Espone la ricorrente che il giudice di primo grado ha omesso di rilevare che, in caso di revoca del fallimento, vengono fatti salvi unicamente ‘gli effetti degli atti legalmente compiuti dagli organi della procedura’. Ne consegue che, anche in denegata ipotesi di applicabilità dell’art. 81 L.F., l’effetto dello scioglimento automatico del contratto sarebbe comunque venuto meno per effetto della revoca del fallimento.
Con il terzo motivo è dedotta la violazione e falsa applicazione delle norme di diritto con riferimento al procedimento di risoluzione di cui all’art. 136 d.lgs. n. 163/2006.
Il decreto impugnato va cassato senza rinvio, per essere il procedimento di opposizione allo stato passivo divenuto improcedibile, a norma dell’art. 382 ult. comma c.p.c., per effetto del passaggio in giudicato della sentenza n. 1744 del 7.10.2016 della Corte d’Appello di Torino, che ha disposto la revoca del fallimento RAGIONE_SOCIALE (vedi attestazione di cancelleria della Corte d’Appello di Torino in ordine al fatto che avverso la predetta sentenza non è stata proposta impugnazione).
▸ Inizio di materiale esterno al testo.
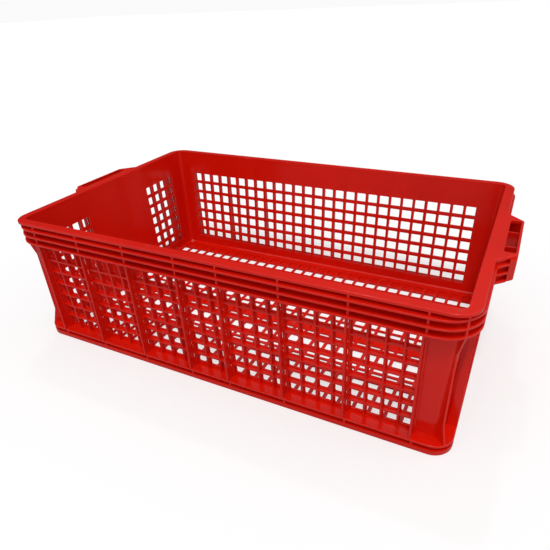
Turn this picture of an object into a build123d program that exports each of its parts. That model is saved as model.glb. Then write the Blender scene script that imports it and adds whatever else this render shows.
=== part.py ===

Sul punto, va osservato che questa Corte, con ordinanza n. 29670/2022, ha già enunciato il principio di diritto secondo cui, nel regime successivo alla riforma operata dal d.lgs. n. 5 del 2006, la revoca del fallimento con provvedimento passato in giudicato rende improcedibile l’opposizione allo stato passivo ex art. 98 l. fall., che è procedimento strettamente connesso alla procedura fallimentare, in quanto teso ad accertare il credito con efficacia meramente endoconcorsuale, e tale conseguenza – che può essere rilevata anche d’ufficio – opera anche nel giudizio di legittimità, a differenza della chiusura del fallimento, che costituisce una mera causa di interruzione del processo non rilevante in sede di legittimità.
Sussistono validi motivi per compensare integralmente le spese di lite dell’intero giudizio, in considerazione dell’evoluzione della procedura fallimentare.
P.Q.M.
La Corte, decidendo sul ricorso, cassa senza rinvio il decreto impugnato, per essere l’opposizione allo stato passivo divenuta improcedibile per effetto della revoca del fallimento.